| Written instruction |
Reproduce the listing that follows with no differences at all.
═══
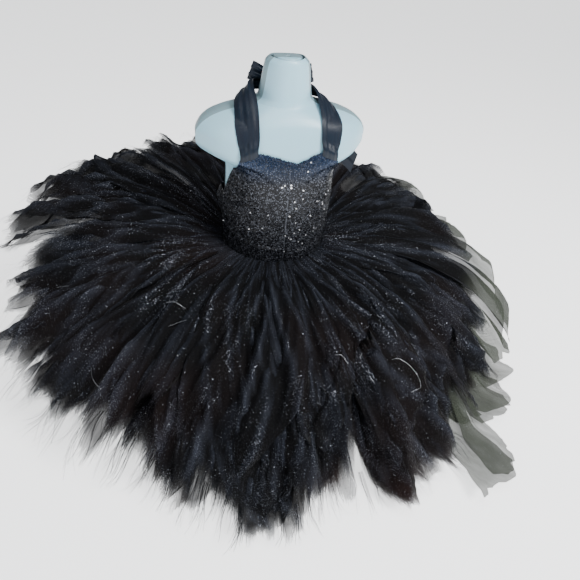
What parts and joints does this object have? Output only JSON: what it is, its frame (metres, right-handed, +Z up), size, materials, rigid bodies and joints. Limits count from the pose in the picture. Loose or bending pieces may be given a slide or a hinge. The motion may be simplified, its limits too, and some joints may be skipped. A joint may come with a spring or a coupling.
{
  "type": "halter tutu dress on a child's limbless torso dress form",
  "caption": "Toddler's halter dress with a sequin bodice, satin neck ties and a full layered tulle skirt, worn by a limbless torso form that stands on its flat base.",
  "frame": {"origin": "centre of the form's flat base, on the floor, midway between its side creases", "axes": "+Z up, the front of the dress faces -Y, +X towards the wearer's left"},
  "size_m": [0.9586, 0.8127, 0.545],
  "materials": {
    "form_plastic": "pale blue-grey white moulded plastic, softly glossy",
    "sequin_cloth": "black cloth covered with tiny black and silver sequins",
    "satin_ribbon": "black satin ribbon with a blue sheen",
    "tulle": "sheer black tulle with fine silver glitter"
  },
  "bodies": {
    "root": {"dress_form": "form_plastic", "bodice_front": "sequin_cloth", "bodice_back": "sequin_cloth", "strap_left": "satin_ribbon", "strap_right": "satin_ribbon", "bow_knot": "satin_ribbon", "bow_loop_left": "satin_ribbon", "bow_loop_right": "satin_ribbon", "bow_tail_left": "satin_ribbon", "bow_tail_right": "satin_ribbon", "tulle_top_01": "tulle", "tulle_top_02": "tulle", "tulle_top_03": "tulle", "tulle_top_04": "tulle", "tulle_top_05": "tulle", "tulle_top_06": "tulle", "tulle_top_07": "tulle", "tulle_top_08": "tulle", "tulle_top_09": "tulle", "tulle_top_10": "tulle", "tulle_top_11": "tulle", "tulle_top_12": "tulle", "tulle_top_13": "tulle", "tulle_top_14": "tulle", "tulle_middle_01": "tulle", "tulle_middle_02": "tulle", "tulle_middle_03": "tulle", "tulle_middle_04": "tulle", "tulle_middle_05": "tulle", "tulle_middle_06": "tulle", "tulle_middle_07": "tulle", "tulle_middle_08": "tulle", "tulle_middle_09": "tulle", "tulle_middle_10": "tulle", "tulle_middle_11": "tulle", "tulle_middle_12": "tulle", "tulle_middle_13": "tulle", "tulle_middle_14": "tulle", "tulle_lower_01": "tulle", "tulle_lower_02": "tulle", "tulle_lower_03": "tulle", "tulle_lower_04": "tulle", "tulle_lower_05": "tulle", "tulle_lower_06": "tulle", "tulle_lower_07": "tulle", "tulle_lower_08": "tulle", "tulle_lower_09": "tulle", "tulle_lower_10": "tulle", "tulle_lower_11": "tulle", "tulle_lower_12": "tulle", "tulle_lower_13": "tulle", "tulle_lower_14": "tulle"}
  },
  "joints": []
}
═══
| Complete response |
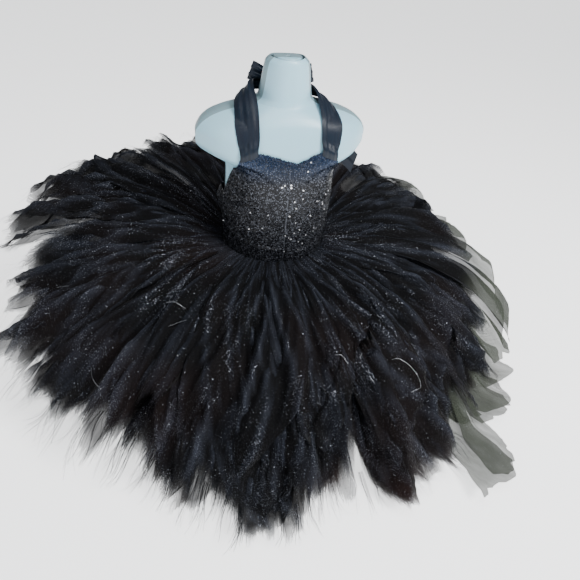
What parts and joints does this object have? Output only JSON: what it is, its frame (metres, right-handed, +Z up), size, materials, rigid bodies and joints. Limits count from the pose in the picture. Loose or bending pieces may be given a slide or a hinge. The motion may be simplified, its limits too, and some joints may be skipped. A joint may come with a spring or a coupling.
{
  "type": "halter tutu dress on a child's limbless torso dress form",
  "caption": "Toddler's halter dress with a sequin bodice, satin neck ties and a full layered tulle skirt, worn by a limbless torso form that stands on its flat base.",
  "frame": {"origin": "centre of the form's flat base, on the floor, midway between its side creases", "axes": "+Z up, the front of the dress faces -Y, +X towards the wearer's left"},
  "size_m": [0.9586, 0.8127, 0.545],
  "materials": {
    "form_plastic": "pale blue-grey white moulded plastic, softly glossy",
    "sequin_cloth": "black cloth covered with tiny black and silver sequins",
    "satin_ribbon": "black satin ribbon with a blue sheen",
    "tulle": "sheer black tulle with fine silver glitter"
  },
  "bodies": {
    "root": {"dress_form": "form_plastic", "bodice_front": "sequin_cloth", "bodice_back": "sequin_cloth", "strap_left": "satin_ribbon", "strap_right": "satin_ribbon", "bow_knot": "satin_ribbon", "bow_loop_left": "satin_ribbon", "bow_loop_right": "satin_ribbon", "bow_tail_left": "satin_ribbon", "bow_tail_right": "satin_ribbon", "tulle_top_01": "tulle", "tulle_top_02": "tulle", "tulle_top_03": "tulle", "tulle_top_04": "tulle", "tulle_top_05": "tulle", "tulle_top_06": "tulle", "tulle_top_07": "tulle", "tulle_top_08": "tulle", "tulle_top_09": "tulle", "tulle_top_10": "tulle", "tulle_top_11": "tulle", "tulle_top_12": "tulle", "tulle_top_13": "tulle", "tulle_top_14": "tulle", "tulle_middle_01": "tulle", "tulle_middle_02": "tulle", "tulle_middle_03": "tulle", "tulle_middle_04": "tulle", "tulle_middle_05": "tulle", "tulle_middle_06": "tulle", "tulle_middle_07": "tulle", "tulle_middle_08": "tulle", "tulle_middle_09": "tulle", "tulle_middle_10": "tulle", "tulle_middle_11": "tulle", "tulle_middle_12": "tulle", "tulle_middle_13": "tulle", "tulle_middle_14": "tulle", "tulle_lower_01": "tulle", "tulle_lower_02": "tulle", "tulle_lower_03": "tulle", "tulle_lower_04": "tulle", "tulle_lower_05": "tulle", "tulle_lower_06": "tulle", "tulle_lower_07": "tulle", "tulle_lower_08": "tulle", "tulle_lower_09": "tulle", "tulle_lower_10": "tulle", "tulle_lower_11": "tulle", "tulle_lower_12": "tulle", "tulle_lower_13": "tulle", "tulle_lower_14": "tulle"}
  },
  "joints": []
}